8 rue Desire Niel. Once the workshop of Henri Matisse, this is now a private gallery presenting seasonal shows featuring the Ecole de Nice, a group of experimental artists who got together in the city in the 1960s. Soardi also offers guided cultural excursions to Nice and Vence to explore Matisse’s ever-evolving approach to his art.
THE MUSEE D’ART MODERNE ET D’ART CONTEMPORAIN, (MAMAC)
Promenade des Arts. This sprawling, multi-level marble building full of contemporary European and American art which also hosts first rate seasonal shows. Don’t miss the permanent Ecole de Nice collection.
COLLINE DU CHATEAU
Parc du Château: Vieux Nice area. Climb the stairs to the top of the grassy park known as the Colline du Château, where Greeks settled in the 4th century and created a city called Nikaia after the goddess of victory. For magnificent views, continue further up to the highest point, where Friedrich Nietzsche would often stroll while composing his masterwork, Thus Spake Zarathustra.
Nice is also an ideal base for exploring the rest of the Côte d’Azur. Cannes is only 40 minutes away by train, or go to Antibes for sandy beaches, winding streets and the Picasso Museum.
WHERE TO SHOP
Don’t miss Galeries Lafayette, a department store brimming with treasures and of course the Avenue Jean Médecin, that is the Oxford Street of Nice. Also avoid the tacky Rue de France, but do stroll along the Rue Paradis adjoining it, where most of Nice’s international designer stores offer the choice and sophistication of Paris (or Milan for shoes) on a compact scale. Boutique 3, at 3 rue Longchamp, sells creamy tablecloths, white linen shirts, shawls and desirable shoes in neutral colors, such as Edith Mezard’s cashmere mules and her Eau de Ligne. Movida at 2 rue Longchamp, sells a mix of cool sportswear from France (Mugler), Italy (Exté, D & G) and the UK (Paul Smith). Equinoxe, rue de la Buffa, sells second-hand designer clothes – Versace, Dolce et Gabbana, Anna Sui. Porte du Sud, at 19 rue de la Préfecture, sells modern versions of the quilts, or boutis, that no marriageable Provençal girl would have been without.
14 rue Saint-François-de-Paule. This is a shrine for lovers of olive oil.
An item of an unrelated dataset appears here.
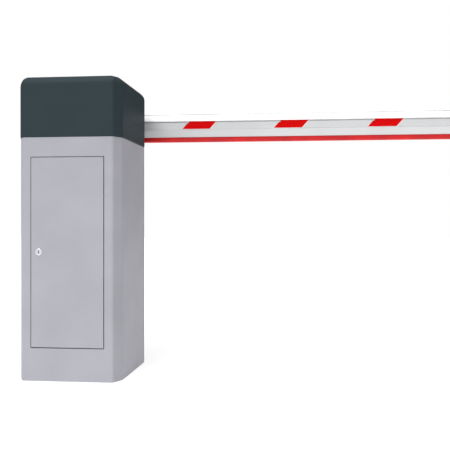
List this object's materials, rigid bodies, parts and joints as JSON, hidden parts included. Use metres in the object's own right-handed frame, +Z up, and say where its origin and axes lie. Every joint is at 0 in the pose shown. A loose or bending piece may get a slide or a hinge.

You can buy its oil in London and New York, but get it here for a third of the price, in beautiful cans that preserve the oil better than bottles. The shop is an Ali Baba’s cave that also sells tapenade and other delicacies, including orange-blossom water (reputed to send fretful babies to sleep). Auer, just across the street, proclaims ‘170 Ans de Pères en Fils’: a magical patisserie/confiserie with a small teashop tucked in the back, it sells delicious jams.
7 rue St-Francois de Paule. A gleaming wooden boutique with beautifully packaged, flavored olive oils, plus a choice of local Niçois nectars on tap. The lemon-ginger and olive-orange jams are outstanding.
LA PART DES ANGES
17 rue Gubernatis. This small, inviting shop is where all the star chefs come for tastings and to replenish their own cellars. Owner and sommelier Olivier Labarde offers expert advice on his superb selection of local and rare vintages and serves excellent bistro fare at a handful of tables in the back of the shop.
LES EAUX DE MARS
11 rue Defly. The latest arrival on a newly fashionable street near the Museum of Modern and Contemporary Art, this boutique sells one-off pieces for women and children, from 15 young, mainly Italian designers.
LIBRAIRIE GALERIE JACQUES MATARASSO
2 rue Longchamp. This tiny bookstore and gallery is a pioneering business that sells original lithographs by many great artists from Matisse to Ernst, plus a rare selection of contemporary art books, first editions and engravings.